自己肯定感が回復し、“自分として生きる”を覚悟し決意したことで、見違えるように精神状態も回復していきました。動けるようになって自己実現できるようになって、さらに回復が進みました。そして話し合いを重ね、自分が苦しかったのは結婚であり、くま自身ではないと気づき、お互いに旦那、夫、妻、嫁などと呼ぶことをやめ、パートナーと呼ぶことにし、通い婚、オープンマリッジの形を取ることになりました。オープンマリッジ(夫婦間以外の恋愛、性的な関係を相互に認める結婚のスタイル)については、いずれwezzyでお話したいと思います。

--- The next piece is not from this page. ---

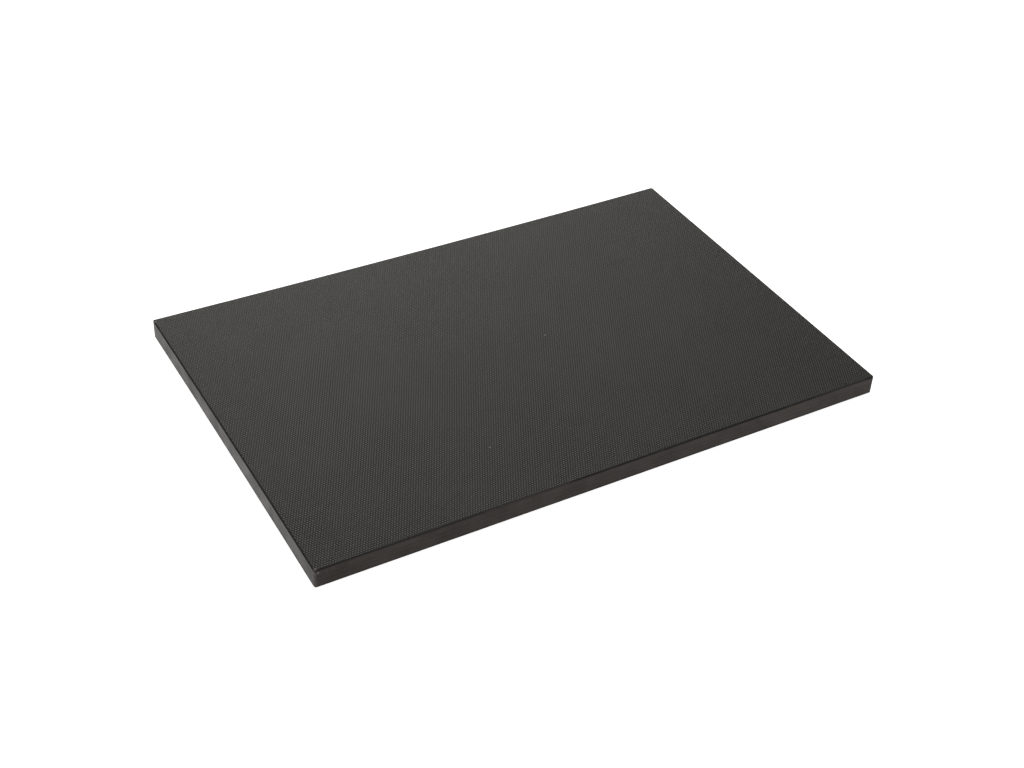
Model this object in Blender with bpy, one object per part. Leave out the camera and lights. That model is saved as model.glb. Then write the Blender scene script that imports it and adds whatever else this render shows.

さまざまな活動をとおして自分より少し歳上の、あるいは年代の近い女性と接する機会が増え、自分が思っているよりも身近に感じて心が楽になりました。歳上で自分のやりたいことをやって輝いている女性もたくさんいました。たとえば昨年『ゲスママ』を発表され、性の表現で活動されている神田つばきさんとお話して、自分の冒険を30後半で始めたことに勇気づけられました。自分がやってみたかったことをまだ諦めなくてもいいと思えるようになりましたし、なにより私が魅力的だと感じる歳上の方々と接することで、女性は若さだけが価値でないとあらためて実感することができたのです。
30歳になった日を迎えて
30歳を迎えた8月4日、改めて今の自分を振り返りました。
新しく屋号を建てて個人事業を再開し、いまは少しずつ収入も出ています。けれど、まだひとりで安定できるほどの稼ぎはありません。これはコンプレックスになっています。いまの状態だったらフルタイムで決まった仕事をしたほうが楽かもしれないし、何よりそれによって安定が得られると思います。でもここまで来たら、くまに借金をしているつもりで、今はやりたいことを優先しよう、形にして積み上げることに注力しよう。そう決めました。
金銭的に余裕があって社会的地位があってバリバリ働くーー30歳の私は、そんなふうになれてはいません。
性格もまったく落ち着いていません、子どものままだなぁと思うことが多いです。実際、同い年よりも社会人としてのスタートが遅く、そのこともコンプレックスになっています。でもここ2年ほどで、ようやく形にできたものもあります。特に30歳の節目を迎える今年は、自分でも間違いなく「前に進んだ」「積み重ねた」といえる年になりました。
そして私は、いまの自分が好きだと自然と思えるのです。ずっと迷走してきたなか、「私は私でいい」。そう思えるようになったらすっと力が抜けたのです。いえ、力を抜くということ自体を初めて知ったのです。
30代のロールモデルは?
これから30代を生きるうえで、具体的なロールモデルやゴールはなくていいと思います、自分で作りたいって思うんです。ただ、何をするかよりも、自分がこうなりたいと思ったことをどれだけ叶えられたか、近づけたか、それができているか、私が自分でいられていると感じられているかーーそういったことが私にとっては一番大事です。
私は毎年誕生日には、今年はどれだけ積み重ねられたか、来年はどんな1年にしたいかを確認しています。誰かになるのでなく私のままで魅力的な人間になりたい、そう思っています。自分であるということにフォーカスしたら、若く見えるよりも歳のぶん積み重ねたと思える人になりたい。1年1年積み重ねて魅力的な人間になっていきたい。
ここ数年、毎年想像もしていなかった未来に立っています、30代はどんな自分になっていくのか楽しみです。